L'ambiente è l'America, più precisamente gli Stati Uniti (ma Godard nota molto acutamente in Eloge de l'amour che non esiste un termine per definire gli abitanti di questo stato). Dietro ogni facciata perfetta si nasconde un orrore mai esorcizzato, un peccato originale da espiare (non è difficile capire quale: è l'eterno fantasma che sgorga dal sangue dei nativi uccisi per fondare quella che ora è la prima potenza mondiale, ricca e temuta, eppure senza un nome ed un'identità). La madre di Brad (Grace Zabriskie) è una vedova ossessiva e innamorata del figlio, lo zio un allevatore di struzzi e polli giganti razzista e misantropo (Brad Dourif). Insomma, è l'America a cui Lynch ci ha abituato, popolata di personaggi come Bobby Perù o Bob di Twin Peaks.
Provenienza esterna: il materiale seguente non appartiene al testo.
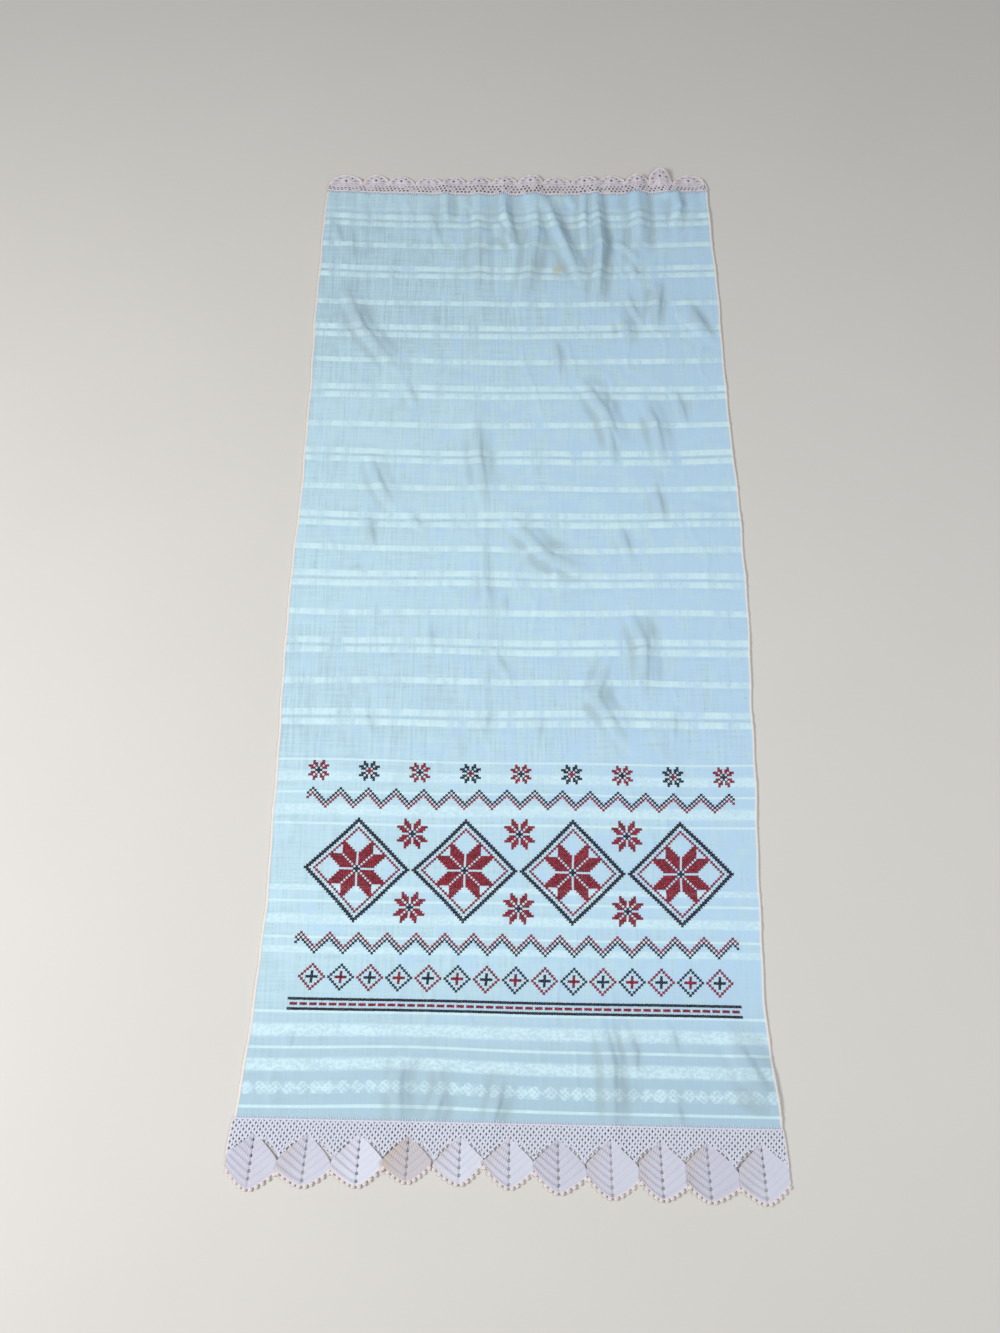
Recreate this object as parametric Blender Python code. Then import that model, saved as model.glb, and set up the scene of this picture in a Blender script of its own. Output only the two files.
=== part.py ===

Ed è qui che le due poetiche, quella lynchana e quella herzoghiana, convergono: l'espiazione di questa colpa è in mano al folle Brad, un uomo che ha visto un'altra realtà (è stato in Perù, dove ha conosciuto la natura selvaggia e la morte) e che è consapevole dalla maledizione in cui vive la sua famiglia (ma si può estendere il concetto alla società). La sua estasi è così forte da essere disposto ad uccidere la madre, nonostante la ami molto (si veda la storia dentro la storia della tragedia greca a cui Brad partecipa, figura e anticipazione della sua vicenda).
Quando Brad dice di volersi convertire, afferma di voler diventare musulmano: perchè non cattolico o protestante? Brad incarna quello che agli occhi americani è un nemico, un estraneo, un pazzo, ma non è più nemico, estraneo o pazzo di quanto gli americani non siano a loro stessi. Egli è uno contro tutti, è la differenza che scatena una reazione (non a caso parte del film adotta i canoni del film d'assedio).
Dopo la sovversione al genere ed al sistema hollywoodiano messa in scena con Il cattivo tenente: ultima chiamata New Orleans, Herzog riprende le redini del suo discorso in un ambiente produttivo più consono, ancora statunitense ma libero da imposizioni.
Lo stile è anomalo, ibrido, come il film stesso: da un lato una struttura a flashbacks e incastri in un'ambientazione metropolitana (tratto lynchano), dall'altro immagini naturalistiche, misteriose e contemplative, accompagnate da una colonna sonora estranea ed evocativa (tratto herzoghiano).
Visto in occasione del Biografilm Festival di Bologna, purtroppo My Son, My Son, What Have Ye Done è una meteora che difficilmente troverà uno sbocco sul mercato italiano. Helas pour nous.